Exercise objective: Pick out every line with the word "frame" and copy it.

####################

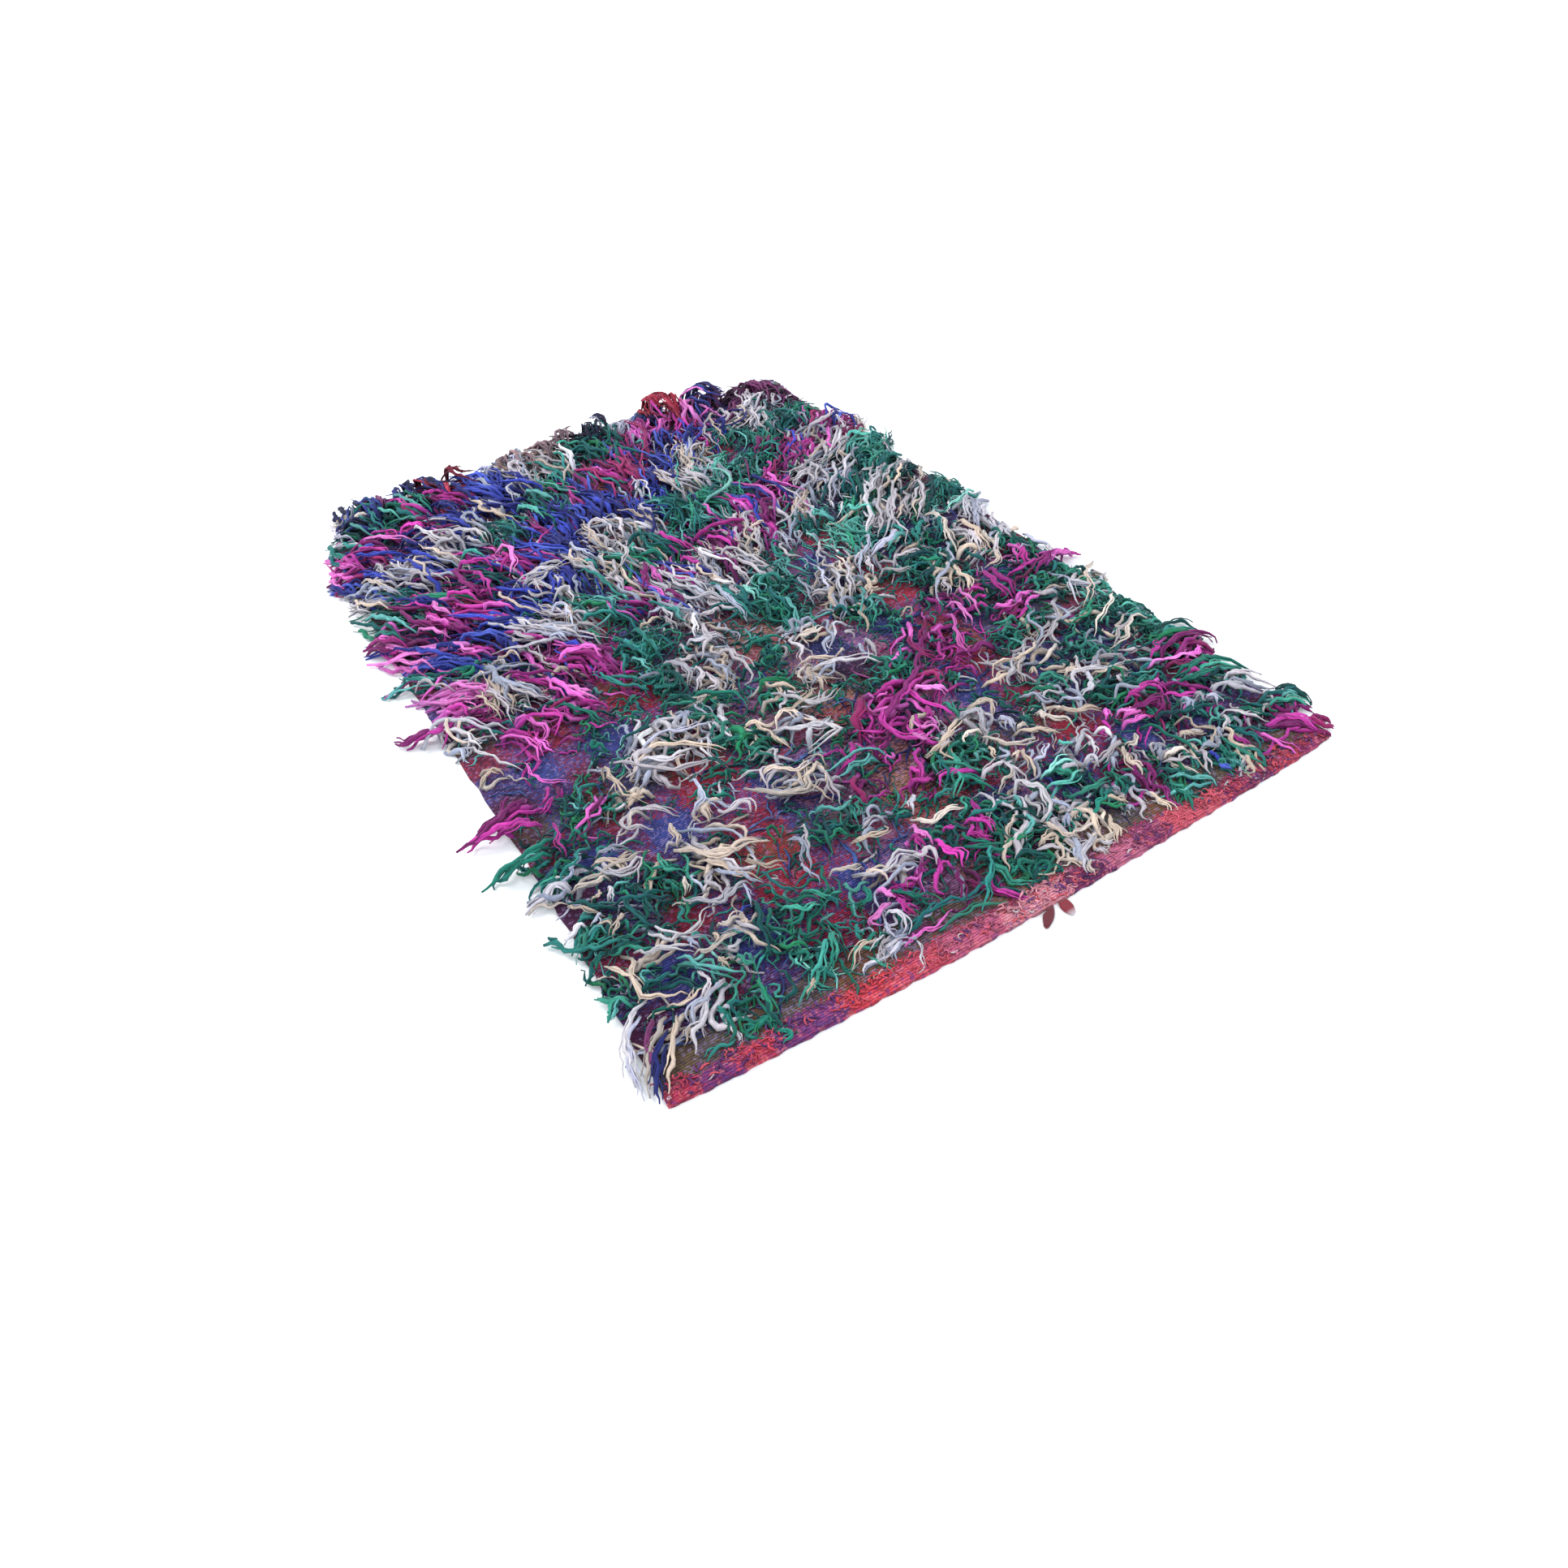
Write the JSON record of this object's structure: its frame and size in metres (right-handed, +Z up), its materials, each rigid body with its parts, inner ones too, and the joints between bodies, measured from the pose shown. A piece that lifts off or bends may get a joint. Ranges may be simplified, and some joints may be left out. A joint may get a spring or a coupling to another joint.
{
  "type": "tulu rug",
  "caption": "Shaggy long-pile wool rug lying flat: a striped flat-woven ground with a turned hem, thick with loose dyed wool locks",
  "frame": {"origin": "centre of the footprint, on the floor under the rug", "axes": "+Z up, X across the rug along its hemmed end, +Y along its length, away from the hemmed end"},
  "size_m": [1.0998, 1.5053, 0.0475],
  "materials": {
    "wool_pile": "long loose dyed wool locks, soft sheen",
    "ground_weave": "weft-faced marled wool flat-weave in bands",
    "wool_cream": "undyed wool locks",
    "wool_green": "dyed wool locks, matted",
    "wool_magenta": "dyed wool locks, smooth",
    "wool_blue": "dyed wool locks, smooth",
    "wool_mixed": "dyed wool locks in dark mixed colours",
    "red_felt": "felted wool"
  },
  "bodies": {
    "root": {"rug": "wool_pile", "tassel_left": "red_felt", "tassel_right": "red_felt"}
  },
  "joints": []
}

####################

Correct result:
Write the JSON record of this object's structure: its frame and size in metres (right-handed, +Z up), its materials, each rigid body with its parts, inner ones too, and the joints between bodies, measured from the pose shown. A piece that lifts off or bends may get a joint. Ranges may be simplified, and some joints may be left out. A joint may get a spring or a coupling to another joint.
  "frame": {"origin": "centre of the footprint, on the floor under the rug", "axes": "+Z up, X across the rug along its hemmed end, +Y along its length, away from the hemmed end"},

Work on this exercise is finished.